Sunday, May 10, 2009

 

The Red Card

One of the great joys of my job is that I often have the opportunity to speak with leaders both one-on-one and sometimes in large groups.  A few weeks ago I was making a presentation on the subject of leadership to a group of leaders in Virginia.  The company I was working with that day is a science and applications company that does a great deal of work for the United States military.  The group I was meeting with had been identified as high potential future leaders of the organization.  I was their speaker for the final day of a one year program to develop their leadership skills.  The majority of the people in my audience had prior military experience and had graduated from some of the finest institutions in the country.  I was honored to have been chosen to present to this group on the last day of their program.

As I do most days I arrived early to set up for my presentation.  Typically this allows me about an hour to meet the participants as they arrive and to engage in small conversations.  I observed that this group was a bit older than typical groups of this type that I meet.  It is not uncommon in my business when someone says “High Potential” that is usually synonymous with “Young.”  This is was not exclusively the case with this group.  While there were some younger men and women in the audience, many were in their late 30’s and perhaps 40’s. 

One of the great things about working in the Leadership Practice with FranklinCovey is that I have instant credibility with most groups.  This is by no means due to my own work but rather to the great work that was done before by Dr.

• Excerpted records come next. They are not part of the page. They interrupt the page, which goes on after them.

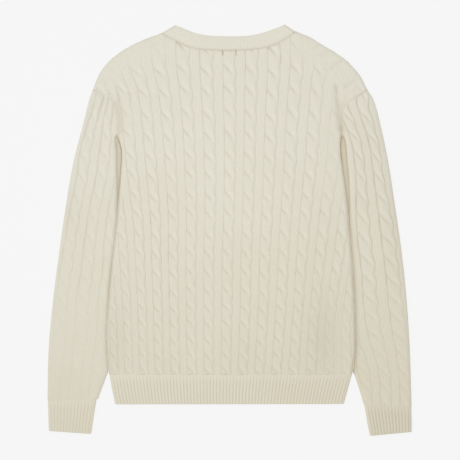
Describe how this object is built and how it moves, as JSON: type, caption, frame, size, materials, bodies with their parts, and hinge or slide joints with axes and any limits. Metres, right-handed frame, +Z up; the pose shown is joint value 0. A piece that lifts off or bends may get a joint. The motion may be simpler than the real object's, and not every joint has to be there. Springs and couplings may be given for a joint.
{
  "type": "cable knit sweater",
  "caption": "Round-neck pullover sweater in rope cable knit with ribbed neckband, cuffs and hem, laid flat with its back up.",
  "frame": {"origin": "middle of the box round the garment, on the surface that it lies on", "axes": "+Z up out of the garment's back, +Y from the hem to the neck, +X to the right seen from above"},
  "size_m": [0.6566, 0.7412, 0.012],
  "materials": {
    "cable_knit": "soft cream wool-blend cable knit with a short fuzz",
    "rib_knit": "soft cream rib knit"
  },
  "bodies": {
    "root": {"back_panel": "cable_knit", "front_panel": "cable_knit", "sleeve_left": "cable_knit", "sleeve_right": "cable_knit", "cuff_left": "rib_knit", "cuff_right": "rib_knit", "hem_band": "rib_knit", "neckband": "rib_knit"}
  },
  "joints": []
}
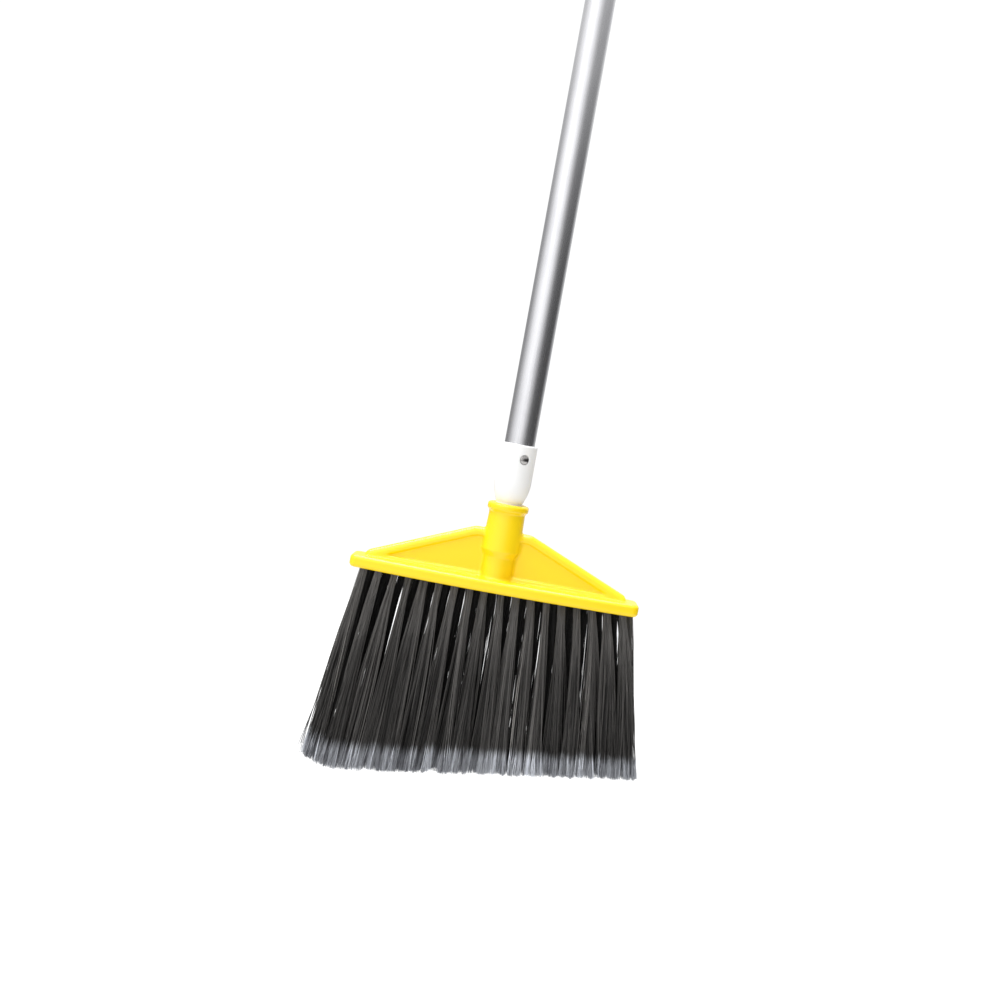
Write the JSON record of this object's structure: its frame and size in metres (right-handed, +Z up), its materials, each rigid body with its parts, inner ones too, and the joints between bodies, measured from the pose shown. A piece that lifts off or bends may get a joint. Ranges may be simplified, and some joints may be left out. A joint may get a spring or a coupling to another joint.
{
  "type": "angle broom",
  "caption": "Angled sweeping broom: moulded block with a round socket, flagged bristles cut at a slant, and a long screw-in tube handle with a swivelling hanging eye.",
  "frame": {"origin": "middle of the hanging eye at the top of the handle", "axes": "+Z up along the handle, +X along the block towards the short end of the bristles, -Y is the front that faces the sweeper"},
  "size_m": [0.2994, 0.048, 1.4608],
  "materials": {
    "yellow_plastic": "gloss",
    "white_plastic": "satin",
    "grey_plastic": "satin",
    "tube_aluminium": "satin",
    "rivet_steel": "polished",
    "bristle_fibre": "matte"
  },
  "bodies": {
    "hanger": {"swivel_hanger": "grey_plastic"},
    "handle": {"handle_tube": "tube_aluminium", "threaded_tip": "white_plastic", "ferrule_rivet": "rivet_steel", "tube_end_plug": "grey_plastic"},
    "head": {"broom_block": "yellow_plastic"},
    "front_row": {"front_tuft_01": "bristle_fibre", "front_tuft_02": "bristle_fibre", "front_tuft_03": "bristle_fibre", "front_tuft_04": "bristle_fibre", "front_tuft_05": "bristle_fibre", "front_tuft_06": "bristle_fibre", "front_tuft_07": "bristle_fibre", "front_tuft_08": "bristle_fibre", "front_tuft_09": "bristle_fibre", "front_tuft_10": "bristle_fibre", "front_tuft_11": "bristle_fibre", "front_tuft_12": "bristle_fibre", "front_tuft_13": "bristle_fibre", "front_tuft_14": "bristle_fibre", "front_tuft_15": "bristle_fibre", "front_tuft_16": "bristle_fibre", "front_tuft_17": "bristle_fibre", "front_tuft_18": "bristle_fibre"},
    "middle_row": {"middle_tuft_01": "bristle_fibre", "middle_tuft_02": "bristle_fibre", "middle_tuft_03": "bristle_fibre", "middle_tuft_04": "bristle_fibre", "middle_tuft_05": "bristle_fibre", "middle_tuft_06": "bristle_fibre", "middle_tuft_07": "bristle_fibre", "middle_tuft_08": "bristle_fibre", "middle_tuft_09": "bristle_fibre", "middle_tuft_10": "bristle_fibre", "middle_tuft_11": "bristle_fibre", "middle_tuft_12": "bristle_fibre", "middle_tuft_13": "bristle_fibre", "middle_tuft_14": "bristle_fibre", "middle_tuft_15": "bristle_fibre", "middle_tuft_16": "bristle_fibre", "middle_tuft_17": "bristle_fibre", "middle_tuft_18": "bristle_fibre"},
    "back_row": {"back_tuft_01": "bristle_fibre", "back_tuft_02": "bristle_fibre", "back_tuft_03": "bristle_fibre", "back_tuft_04": "bristle_fibre", "back_tuft_05": "bristle_fibre", "back_tuft_06": "bristle_fibre", "back_tuft_07": "bristle_fibre", "back_tuft_08": "bristle_fibre", "back_tuft_09": "bristle_fibre", "back_tuft_10": "bristle_fibre", "back_tuft_11": "bristle_fibre", "back_tuft_12": "bristle_fibre", "back_tuft_13": "bristle_fibre", "back_tuft_14": "bristle_fibre", "back_tuft_15": "bristle_fibre", "back_tuft_16": "bristle_fibre", "back_tuft_17": "bristle_fibre", "back_tuft_18": "bristle_fibre"}
  },
  "joints": [
    {"name": "handle_turn", "type": "hinge", "parent": "hanger", "child": "handle", "pos_m": [0, 0, 0], "axis": [0, 0, 1], "range_deg": [0, 1980]},
    {"name": "head_unscrew", "type": "slide", "parent": "hanger", "child": "head", "axis": [0, 0, -1], "range_m": [0, 0.028]},
    {"name": "middle_flex", "type": "hinge", "parent": "head", "child": "middle_row", "pos_m": [0, 0, -1.2664], "axis": [1, 0, 0], "range_deg": [-18, 18], "stiffness_Nm_per_rad": 2},
    {"name": "front_flex", "type": "hinge", "parent": "head", "child": "front_row", "pos_m": [0, -0.0092, -1.2664], "axis": [1, 0, 0], "range_deg": [-18, 18], "stiffness_Nm_per_rad": 2},
    {"name": "back_flex", "type": "hinge", "parent": "head", "child": "back_row", "pos_m": [0, 0.0092, -1.2664], "axis": [1, 0, 0], "range_deg": [-18, 18], "stiffness_Nm_per_rad": 2}
  ],
  "couplings": [
    {"joint": "head_unscrew", "follows": "handle_turn", "m_per_rad": 0.00080851},
    {"joint": "front_flex", "follows": "middle_flex", "ratio": 1},
    {"joint": "back_flex", "follows": "middle_flex", "ratio": 1}
  ]
}
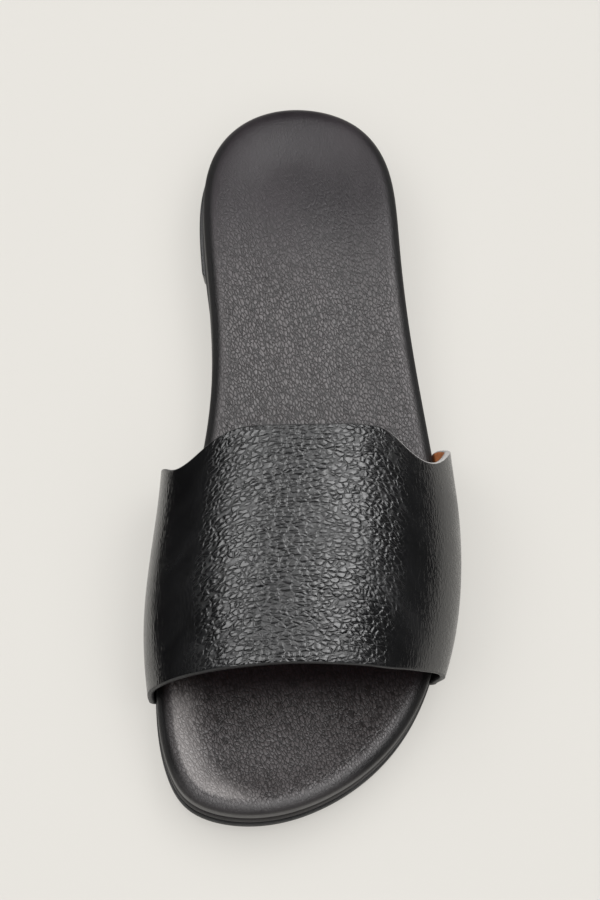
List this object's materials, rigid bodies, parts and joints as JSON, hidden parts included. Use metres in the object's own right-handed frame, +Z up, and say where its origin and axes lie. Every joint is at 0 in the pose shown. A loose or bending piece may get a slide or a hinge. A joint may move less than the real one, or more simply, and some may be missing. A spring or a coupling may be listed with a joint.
{
  "type": "slide sandal",
  "caption": "Flat open slide sandal: one wide pebbled leather strap over a padded leather footbed on a thin sole with a low heel.",
  "frame": {"origin": "on the floor, under the middle of the sandal's bounding box", "axes": "+X to the lateral (outer) side of the left foot, +Y from toe to heel, +Z up"},
  "size_m": [0.1012, 0.2484, 0.0612],
  "materials": {
    "outsole": "matt black rubber sheet",
    "heel": "black block with a polished side",
    "midsole": "smooth black leather wrap, semi-gloss",
    "insole": "charcoal leather, fine grain, semi-gloss",
    "strap": "glossy pebbled black leather, tan lining"
  },
  "bodies": {
    "root": {"outsole": "outsole", "heel": "heel", "midsole": "midsole", "insole": "insole", "strap": "strap"}
  },
  "joints": []
}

Stephen Covey.  As a Consultant, I have the privilege of presenting his work to groups around the world and that is truly an honor.  It is not at all uncommon to meet someone that is an admirer of Stephen’s work and often times just their admiration of him creates some connection with me.  When presenting to large groups this connection is most helpful.  On this day there were a couple of people that I met before my program began that held Stephen Covey in high regard.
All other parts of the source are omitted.